27 October 2012

The Exam / A vizsga (Péter Bergendy, 2011, Hungary)

Most discussions of this movie seem content to dismiss it as a lesser The Lives of Others. This dismissal says more about the rigid thinking, mental laziness, and weak education of people writing about film than anything else. I mean, both films are about Eastern Bloc countries surveilling their citizens, but the similarities really end there. The film begins by telling us that at some point the government has passed a law requiring all intelligence personnel to be tested for loyalty. In a conflict of interest that seems too strange for none of the investigators to take note of, a middle aged investigator, Markó, oversees the test of a young agent, András, who was his protege and who is meant to dine with him and his wife that night.

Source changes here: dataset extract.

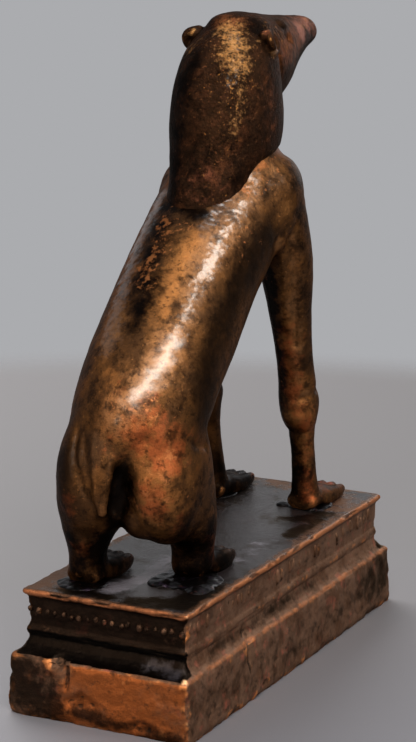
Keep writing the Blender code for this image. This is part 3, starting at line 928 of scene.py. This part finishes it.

Because it's Christmas Eve. 1957. András's cover is that he gives English lessons from his apartment, but really people just come and rat out all their friends and associates. As the test is about to end satisfactorily a woman shows up at the apartment and everything is suddenly different from what it seems. Some of these plot twists you can see a mile away, and some are more surprising. Some of the actions taken by the characters seem logical and motivated and others seem borderline insane. In any event, the film is engaging and well put together. The cast is both attractive and capable. The film won first prize in the New Directors competition at the Chicago International Film Festival, and of the films from that slate that I saw, I imagine that it probably deserved it.